Performance in LM "life boat"
The LMDE achieved a prominent role in the Apollo 13 mission, serving as the primary propulsion engine after the oxygen tank explosion in the Apollo Service Module. After this event, the ground controllers decided that the Service Propulsion System could no longer be operated safely, leaving the DPS engine in Aquarius as the only means of maneuvering Apollo 13. However, Apollo 13 had left its initial free-return trajectory earlier in the mission, as required for the planned lunar landing at Fra Mauro. Therefore, the first order of business was to re-establish the free return trajectory with a 30.7-second burn of the LMDE. The descent engine was used again two hours after pericynthion, the closest approach to the Moon, to speed the return to Earth by 10 hours and move the landing spot from the Indian Ocean to the Pacific Ocean. A more aggressive burn could have been performed at PC+2 by first jettisoning the service module, returning the crew in about the same amount of time as a direct abort,p. III-20 but this plan was rejected since it would require leaving the command module's heat shield exposed to the extreme temperatures of space, it would virtually deplete the DPS's propellant supply, and it would result in Apollo 13 landing in the Atlantic Ocean where the US Navy had no recovery ships placed. The 4-minute 24-second burn was so accurate that only two more small course corrections were subsequently needed before Earth reentry.

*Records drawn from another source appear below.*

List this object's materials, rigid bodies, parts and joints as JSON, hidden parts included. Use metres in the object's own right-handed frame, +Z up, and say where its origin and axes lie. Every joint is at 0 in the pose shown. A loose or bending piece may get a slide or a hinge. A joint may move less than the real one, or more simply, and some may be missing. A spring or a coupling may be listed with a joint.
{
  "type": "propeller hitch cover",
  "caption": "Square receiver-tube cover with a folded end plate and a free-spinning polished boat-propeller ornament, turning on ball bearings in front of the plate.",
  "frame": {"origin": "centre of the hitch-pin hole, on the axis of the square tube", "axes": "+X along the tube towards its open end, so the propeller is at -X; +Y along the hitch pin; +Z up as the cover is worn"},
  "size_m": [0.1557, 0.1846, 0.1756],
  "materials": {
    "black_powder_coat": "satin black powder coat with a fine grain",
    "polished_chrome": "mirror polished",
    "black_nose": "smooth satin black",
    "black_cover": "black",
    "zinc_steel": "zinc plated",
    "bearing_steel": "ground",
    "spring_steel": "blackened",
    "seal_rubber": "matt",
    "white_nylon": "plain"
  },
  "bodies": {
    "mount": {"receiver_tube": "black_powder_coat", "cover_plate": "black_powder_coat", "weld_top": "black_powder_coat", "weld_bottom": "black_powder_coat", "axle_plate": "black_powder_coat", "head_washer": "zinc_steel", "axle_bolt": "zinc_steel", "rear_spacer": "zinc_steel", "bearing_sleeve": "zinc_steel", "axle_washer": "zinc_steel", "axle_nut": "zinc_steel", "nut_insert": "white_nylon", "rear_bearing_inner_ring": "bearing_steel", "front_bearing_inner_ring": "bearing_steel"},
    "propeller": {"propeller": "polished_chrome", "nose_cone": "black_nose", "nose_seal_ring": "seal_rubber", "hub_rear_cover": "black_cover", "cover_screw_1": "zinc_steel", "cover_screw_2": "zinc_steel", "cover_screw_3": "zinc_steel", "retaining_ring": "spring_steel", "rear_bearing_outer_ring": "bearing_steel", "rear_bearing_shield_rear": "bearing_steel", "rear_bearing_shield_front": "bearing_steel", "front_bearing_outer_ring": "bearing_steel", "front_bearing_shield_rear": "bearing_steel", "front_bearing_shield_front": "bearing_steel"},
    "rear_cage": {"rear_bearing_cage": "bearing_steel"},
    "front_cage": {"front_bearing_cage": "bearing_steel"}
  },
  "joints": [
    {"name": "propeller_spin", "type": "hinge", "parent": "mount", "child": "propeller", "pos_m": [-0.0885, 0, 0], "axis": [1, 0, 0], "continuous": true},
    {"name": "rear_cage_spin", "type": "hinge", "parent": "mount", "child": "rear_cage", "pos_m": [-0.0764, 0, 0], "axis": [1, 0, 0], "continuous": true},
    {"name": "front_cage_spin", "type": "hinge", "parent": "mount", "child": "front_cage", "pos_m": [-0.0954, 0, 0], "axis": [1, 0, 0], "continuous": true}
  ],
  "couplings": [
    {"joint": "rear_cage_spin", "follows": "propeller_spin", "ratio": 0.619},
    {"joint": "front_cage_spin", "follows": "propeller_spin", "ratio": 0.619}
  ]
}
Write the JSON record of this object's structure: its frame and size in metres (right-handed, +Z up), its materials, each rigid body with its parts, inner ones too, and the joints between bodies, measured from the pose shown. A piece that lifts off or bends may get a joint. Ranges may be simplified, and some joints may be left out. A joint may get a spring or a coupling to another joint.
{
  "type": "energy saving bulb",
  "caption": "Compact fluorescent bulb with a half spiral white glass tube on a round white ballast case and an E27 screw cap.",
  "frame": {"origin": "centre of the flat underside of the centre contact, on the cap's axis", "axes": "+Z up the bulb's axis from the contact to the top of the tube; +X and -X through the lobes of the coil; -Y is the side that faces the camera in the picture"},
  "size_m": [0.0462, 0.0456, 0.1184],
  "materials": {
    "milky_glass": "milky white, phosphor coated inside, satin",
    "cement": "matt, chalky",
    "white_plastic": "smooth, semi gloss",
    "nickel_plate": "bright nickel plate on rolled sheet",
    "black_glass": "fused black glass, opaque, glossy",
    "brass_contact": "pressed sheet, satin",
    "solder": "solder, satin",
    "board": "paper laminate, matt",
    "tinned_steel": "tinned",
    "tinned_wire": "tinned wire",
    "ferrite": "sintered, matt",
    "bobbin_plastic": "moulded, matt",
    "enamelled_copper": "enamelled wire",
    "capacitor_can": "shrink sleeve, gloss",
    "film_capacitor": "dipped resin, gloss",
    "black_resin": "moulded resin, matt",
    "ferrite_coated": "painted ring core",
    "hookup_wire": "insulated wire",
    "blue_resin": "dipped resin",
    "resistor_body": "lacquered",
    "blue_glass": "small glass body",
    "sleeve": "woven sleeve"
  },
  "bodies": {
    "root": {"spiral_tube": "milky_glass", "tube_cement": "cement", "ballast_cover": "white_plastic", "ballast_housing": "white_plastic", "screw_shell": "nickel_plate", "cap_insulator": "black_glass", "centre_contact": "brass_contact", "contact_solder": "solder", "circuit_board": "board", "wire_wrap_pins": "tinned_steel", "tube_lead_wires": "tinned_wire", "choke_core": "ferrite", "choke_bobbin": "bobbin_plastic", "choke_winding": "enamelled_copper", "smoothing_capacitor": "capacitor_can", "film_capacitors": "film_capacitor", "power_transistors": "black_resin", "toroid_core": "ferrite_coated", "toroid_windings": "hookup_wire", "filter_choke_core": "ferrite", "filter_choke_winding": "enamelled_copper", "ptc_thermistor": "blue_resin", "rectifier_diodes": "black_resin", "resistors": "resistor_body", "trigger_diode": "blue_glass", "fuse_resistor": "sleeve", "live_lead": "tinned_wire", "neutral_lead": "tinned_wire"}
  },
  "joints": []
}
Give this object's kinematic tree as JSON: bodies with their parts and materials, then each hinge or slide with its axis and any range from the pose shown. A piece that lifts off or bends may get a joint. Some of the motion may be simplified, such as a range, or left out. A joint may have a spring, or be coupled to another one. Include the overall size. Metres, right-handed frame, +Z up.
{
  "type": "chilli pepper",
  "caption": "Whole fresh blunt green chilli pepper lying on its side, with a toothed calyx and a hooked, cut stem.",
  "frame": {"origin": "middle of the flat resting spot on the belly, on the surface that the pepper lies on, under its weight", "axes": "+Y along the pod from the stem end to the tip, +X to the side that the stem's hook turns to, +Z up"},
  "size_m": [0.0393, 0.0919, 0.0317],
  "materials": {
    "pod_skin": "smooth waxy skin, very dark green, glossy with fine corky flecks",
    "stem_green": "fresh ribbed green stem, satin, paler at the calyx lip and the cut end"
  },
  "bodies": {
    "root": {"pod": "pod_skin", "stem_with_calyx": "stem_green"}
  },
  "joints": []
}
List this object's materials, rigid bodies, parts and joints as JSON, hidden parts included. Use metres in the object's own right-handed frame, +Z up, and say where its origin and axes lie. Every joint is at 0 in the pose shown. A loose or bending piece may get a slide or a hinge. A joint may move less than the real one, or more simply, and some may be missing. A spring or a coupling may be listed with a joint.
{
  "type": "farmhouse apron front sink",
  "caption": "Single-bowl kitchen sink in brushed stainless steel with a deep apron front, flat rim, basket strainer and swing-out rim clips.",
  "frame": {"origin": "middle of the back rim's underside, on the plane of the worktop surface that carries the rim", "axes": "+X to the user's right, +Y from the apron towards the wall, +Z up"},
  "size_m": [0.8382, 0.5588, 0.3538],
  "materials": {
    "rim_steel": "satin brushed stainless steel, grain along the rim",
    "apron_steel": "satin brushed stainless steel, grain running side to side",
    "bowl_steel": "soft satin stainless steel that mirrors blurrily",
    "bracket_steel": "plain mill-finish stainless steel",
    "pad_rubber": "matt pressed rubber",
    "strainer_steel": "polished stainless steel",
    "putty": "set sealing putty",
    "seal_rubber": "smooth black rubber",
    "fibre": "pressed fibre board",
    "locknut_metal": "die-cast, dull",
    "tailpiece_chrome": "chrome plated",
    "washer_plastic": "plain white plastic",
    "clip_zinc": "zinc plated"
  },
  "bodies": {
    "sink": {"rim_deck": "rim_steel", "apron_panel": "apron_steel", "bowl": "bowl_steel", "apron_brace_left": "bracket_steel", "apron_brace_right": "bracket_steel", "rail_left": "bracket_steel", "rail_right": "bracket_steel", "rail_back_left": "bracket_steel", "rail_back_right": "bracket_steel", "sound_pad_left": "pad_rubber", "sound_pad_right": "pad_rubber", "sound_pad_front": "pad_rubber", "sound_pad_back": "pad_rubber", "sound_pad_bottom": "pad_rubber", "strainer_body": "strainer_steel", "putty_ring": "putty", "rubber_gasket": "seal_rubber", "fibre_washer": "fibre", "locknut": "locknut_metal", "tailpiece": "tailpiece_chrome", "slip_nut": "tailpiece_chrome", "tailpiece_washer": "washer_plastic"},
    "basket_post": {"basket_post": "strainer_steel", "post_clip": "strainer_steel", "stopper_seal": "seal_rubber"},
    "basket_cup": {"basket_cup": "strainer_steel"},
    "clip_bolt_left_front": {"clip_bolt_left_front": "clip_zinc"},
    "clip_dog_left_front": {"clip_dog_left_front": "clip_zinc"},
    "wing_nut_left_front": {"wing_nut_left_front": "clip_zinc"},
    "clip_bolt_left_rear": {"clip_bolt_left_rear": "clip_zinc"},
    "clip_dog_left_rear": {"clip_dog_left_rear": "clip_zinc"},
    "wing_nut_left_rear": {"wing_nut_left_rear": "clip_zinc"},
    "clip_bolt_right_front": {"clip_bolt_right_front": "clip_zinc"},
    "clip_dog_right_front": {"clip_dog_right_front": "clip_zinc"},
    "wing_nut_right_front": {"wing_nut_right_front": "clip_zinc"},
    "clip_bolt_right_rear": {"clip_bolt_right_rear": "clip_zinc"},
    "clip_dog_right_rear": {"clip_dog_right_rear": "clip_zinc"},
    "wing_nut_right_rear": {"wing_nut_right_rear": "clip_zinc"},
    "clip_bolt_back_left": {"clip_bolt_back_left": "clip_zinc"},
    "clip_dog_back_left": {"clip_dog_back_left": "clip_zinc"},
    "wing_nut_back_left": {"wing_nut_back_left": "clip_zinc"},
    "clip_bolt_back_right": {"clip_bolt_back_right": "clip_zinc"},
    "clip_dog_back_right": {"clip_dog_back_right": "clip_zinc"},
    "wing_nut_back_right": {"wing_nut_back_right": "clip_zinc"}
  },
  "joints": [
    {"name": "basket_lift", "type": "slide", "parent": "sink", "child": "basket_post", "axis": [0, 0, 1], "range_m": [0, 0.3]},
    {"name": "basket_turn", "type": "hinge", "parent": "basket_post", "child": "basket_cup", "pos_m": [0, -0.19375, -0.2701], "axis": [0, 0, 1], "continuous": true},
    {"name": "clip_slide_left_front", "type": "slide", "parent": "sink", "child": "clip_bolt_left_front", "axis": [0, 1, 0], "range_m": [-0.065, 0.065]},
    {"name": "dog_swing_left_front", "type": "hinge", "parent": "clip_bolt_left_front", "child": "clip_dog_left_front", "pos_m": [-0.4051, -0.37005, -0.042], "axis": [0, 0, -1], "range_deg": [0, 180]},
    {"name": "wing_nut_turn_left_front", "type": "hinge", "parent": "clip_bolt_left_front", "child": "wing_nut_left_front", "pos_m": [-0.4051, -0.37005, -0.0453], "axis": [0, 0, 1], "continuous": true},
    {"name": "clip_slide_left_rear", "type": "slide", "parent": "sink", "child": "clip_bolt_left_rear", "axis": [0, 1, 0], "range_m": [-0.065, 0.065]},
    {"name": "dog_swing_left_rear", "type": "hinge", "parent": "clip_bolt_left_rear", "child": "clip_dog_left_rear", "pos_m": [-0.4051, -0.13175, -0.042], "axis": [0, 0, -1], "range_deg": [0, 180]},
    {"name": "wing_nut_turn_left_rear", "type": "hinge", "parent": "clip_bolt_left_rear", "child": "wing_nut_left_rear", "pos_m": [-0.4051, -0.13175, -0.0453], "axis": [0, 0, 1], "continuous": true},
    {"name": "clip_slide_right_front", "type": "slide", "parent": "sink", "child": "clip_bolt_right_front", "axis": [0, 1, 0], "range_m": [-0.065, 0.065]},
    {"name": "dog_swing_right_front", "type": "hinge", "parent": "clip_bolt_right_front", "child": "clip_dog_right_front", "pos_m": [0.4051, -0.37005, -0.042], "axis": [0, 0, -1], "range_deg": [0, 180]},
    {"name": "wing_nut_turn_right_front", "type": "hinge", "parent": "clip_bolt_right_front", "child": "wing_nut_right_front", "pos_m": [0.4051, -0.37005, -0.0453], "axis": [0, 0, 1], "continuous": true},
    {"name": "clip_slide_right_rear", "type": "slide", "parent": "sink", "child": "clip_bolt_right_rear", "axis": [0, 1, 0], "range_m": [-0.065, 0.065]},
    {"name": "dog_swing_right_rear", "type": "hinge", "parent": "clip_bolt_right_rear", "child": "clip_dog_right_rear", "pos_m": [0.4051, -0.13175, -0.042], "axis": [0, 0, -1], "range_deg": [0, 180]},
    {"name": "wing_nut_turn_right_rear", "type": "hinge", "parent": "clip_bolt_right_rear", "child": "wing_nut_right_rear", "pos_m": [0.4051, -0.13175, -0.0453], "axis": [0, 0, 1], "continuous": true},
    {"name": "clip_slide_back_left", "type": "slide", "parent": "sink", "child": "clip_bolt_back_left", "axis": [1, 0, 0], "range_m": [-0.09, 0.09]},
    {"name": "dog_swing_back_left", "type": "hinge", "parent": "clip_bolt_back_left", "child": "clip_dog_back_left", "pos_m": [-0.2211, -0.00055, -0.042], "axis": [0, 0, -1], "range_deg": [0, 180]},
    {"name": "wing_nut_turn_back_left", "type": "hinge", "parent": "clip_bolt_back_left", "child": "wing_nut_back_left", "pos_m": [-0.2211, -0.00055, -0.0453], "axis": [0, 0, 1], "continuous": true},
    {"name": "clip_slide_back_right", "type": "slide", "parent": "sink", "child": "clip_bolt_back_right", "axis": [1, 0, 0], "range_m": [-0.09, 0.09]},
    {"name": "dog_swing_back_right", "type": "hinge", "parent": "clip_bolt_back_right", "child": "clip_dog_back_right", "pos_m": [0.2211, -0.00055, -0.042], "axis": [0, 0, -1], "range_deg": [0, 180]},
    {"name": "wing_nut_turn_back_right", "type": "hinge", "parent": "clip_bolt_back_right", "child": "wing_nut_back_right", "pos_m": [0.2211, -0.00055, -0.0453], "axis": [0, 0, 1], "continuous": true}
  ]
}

Modification for Extended Lunar Module
In order to extend landing payload weight and lunar surface stay times, the last three Apollo Lunar Modules were upgraded by adding a extension to the engine bell to increase thrust. The nozzle exhaust bell, like the original, was designed to crush if it hit the surface. It never had on the first three landings, but did buckle on the first Extended landing, Apollo 15.
After the Apollo program, the DPS was further developed into the TRW TR-201 engine. This engine was used in the second stage, referred to as Delta-P, of the Delta launch vehicle for 77 successful launches between 1972–1988.